2007-08-02 07:59:52 · answer #7 · answered by jeff w 1 · 1 0

Marriage is just an affirmation of your commitment to your relationship, and as far as I'm concerned, any couple of ANY gender that can keep it together for at least 8 years is beating the odds for first time marriage divorce.

Like...heterosexuals have done all that well at it, right? 50% get divorced!

2007-08-02 13:32:25 · answer #8 · answered by John Doe 1st 4 · 0 0

It is a civil right, as defined by the U.N. and the U.S. government. It is unfair to deny marriage between consenting, mentally competent, adults, no matter their race, ethnicity, gender, or sexual orientation.

Religious organizations may view it as a sacrament, a privilege, or a blessing, and they have the right to restrict it *within their organization* as they deem appropriate.

It is also an individual choice, and individual people may view it as good or bad, and choose to participate or abstain, as they deem appropriate for themselves.

2007-08-02 07:15:19 · answer #9 · answered by teresathegreat 7 · 1 0

It's a right.

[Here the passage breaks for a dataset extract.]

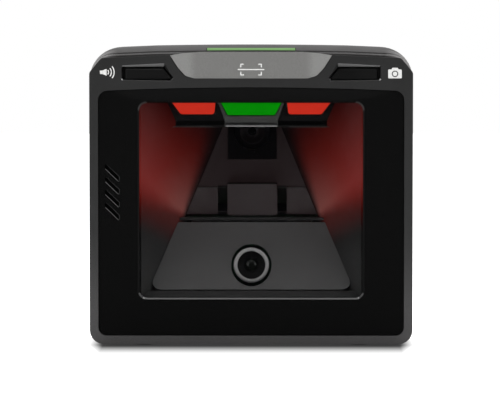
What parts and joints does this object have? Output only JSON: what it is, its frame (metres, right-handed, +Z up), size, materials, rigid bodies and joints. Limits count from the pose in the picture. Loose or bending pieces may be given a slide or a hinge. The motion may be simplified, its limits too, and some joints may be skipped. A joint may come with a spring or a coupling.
{
  "type": "window barcode scanner",
  "caption": "Free-standing counter-top barcode scanner with an upright reading window, a fold-mirror optical chamber, sprung buttons and rear modular sockets.",
  "frame": {"origin": "centre of the resting plane under the rubber feet, at the middle of the overall width and depth", "axes": "+Z up, -Y out of the reading window towards the user, +X to the user's right"},
  "size_m": [0.15, 0.086, 0.1404],
  "materials": {
    "frame_plastic": "fine moulded texture, dark grey, slightly warm",
    "badge_paint": "satin silver-grey paint",
    "gloss_black": "piano-black, polished",
    "window_glass": "clear coated scan window, polished",
    "housing_plastic": "fine moulded texture, warm dark grey",
    "rubber": "matte black rubber",
    "green_lens": "translucent green, lit",
    "red_lens": "translucent red, lit",
    "chamber_plastic": "matte charcoal",
    "mirror_silver": "front-silvered mirror",
    "satin_black": "satin black",
    "ring_metal": "dark anodised, satin",
    "lens_glass": "coated lens, polished",
    "circuit_board": "green solder mask",
    "steel": "zinc-plated steel",
    "flex_film": "amber polyimide film"
  },
  "bodies": {
    "casing": {"front_bezel": "frame_plastic", "brow_badge": "badge_paint", "face_plate": "gloss_black", "scan_window": "window_glass", "window_gasket": "rubber", "rear_housing": "housing_plastic", "base_plate": "steel", "foot_front_left": "rubber", "foot_front_right": "rubber", "foot_rear_left": "rubber", "foot_rear_right": "rubber", "base_screw_1": "steel", "base_screw_2": "steel", "base_screw_3": "steel", "base_screw_4": "steel", "rear_screw_1": "steel", "rear_screw_2": "steel", "status_light_pipe": "green_lens", "volume_switch": "steel", "camera_switch": "steel", "button_board": "circuit_board", "status_led": "satin_black", "chamber_wall_right": "chamber_plastic", "chamber_wall_left": "chamber_plastic", "chamber_sill": "chamber_plastic", "chin_panel": "chamber_plastic", "fold_mirror": "mirror_silver", "mirror_retainer": "chamber_plastic", "mirror_carrier": "satin_black", "chamber_ceiling": "chamber_plastic", "camera_barrel": "satin_black", "camera_lens": "lens_glass", "camera_trim_ring": "ring_metal", "camera_board": "circuit_board", "imager_housing": "satin_black", "imager_barrel": "satin_black", "imager_lens": "lens_glass", "imager_board": "circuit_board", "lamp_carrier": "satin_black", "lamp_bezel": "ring_metal", "red_lamp_left": "red_lens", "red_lamp_right": "red_lens", "green_lamp": "green_lens", "lamp_board": "circuit_board", "lamp_bracket": "chamber_plastic", "main_board": "circuit_board", "shield_can": "steel", "host_jack": "satin_black", "aux_jack": "satin_black", "port_bay": "housing_plastic", "imager_flex": "flex_film", "chassis_plate": "steel", "speaker_basket": "satin_black", "speaker_magnet": "steel"},
    "volume_button": {"volume_button": "satin_black"},
    "camera_button": {"camera_button": "satin_black"},
    "volume_plunger": {"volume_plunger": "satin_black"},
    "camera_plunger": {"camera_plunger": "satin_black"},
    "speaker_cone": {"speaker_cone": "satin_black"}
  },
  "joints": [
    {"name": "volume_button_press", "type": "slide", "parent": "casing", "child": "volume_button", "axis": [0, 1, 0], "range_m": [0, 0.0008], "stiffness_N_per_m": 1800},
    {"name": "camera_button_press", "type": "slide", "parent": "casing", "child": "camera_button", "axis": [0, 1, 0], "range_m": [0, 0.0008], "stiffness_N_per_m": 1800},
    {"name": "volume_plunger_press", "type": "slide", "parent": "casing", "child": "volume_plunger", "axis": [0, 1, 0], "range_m": [0, 0.0008]},
    {"name": "camera_plunger_press", "type": "slide", "parent": "casing", "child": "camera_plunger", "axis": [0, 1, 0], "range_m": [0, 0.0008]},
    {"name": "speaker_cone_travel", "type": "slide", "parent": "casing", "child": "speaker_cone", "axis": [0, 1, 0], "range_m": [-0.0004, 0.0004], "stiffness_N_per_m": 500}
  ],
  "couplings": [
    {"joint": "volume_plunger_press", "follows": "volume_button_press", "ratio": 1},
    {"joint": "camera_plunger_press", "follows": "camera_button_press", "ratio": 1}
  ]
}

Even if it were a privilege, it wouldn't be fair to deny anyone of it. Marriage is a right that anyone should have.

I'm 15. When I was a kid, no one ever talked about homosexuality, sex, or drugs with me. I didn't need them to. I knew drugs were stupid and formulated my own opinion that sex isn't something I want. As for homosexuals, I grew up not thinking there was anything wrong with them. I grew up just thinking, gee, why does anyone have a problem with homosexual people? They...just like different things. So I still don't understand the problem.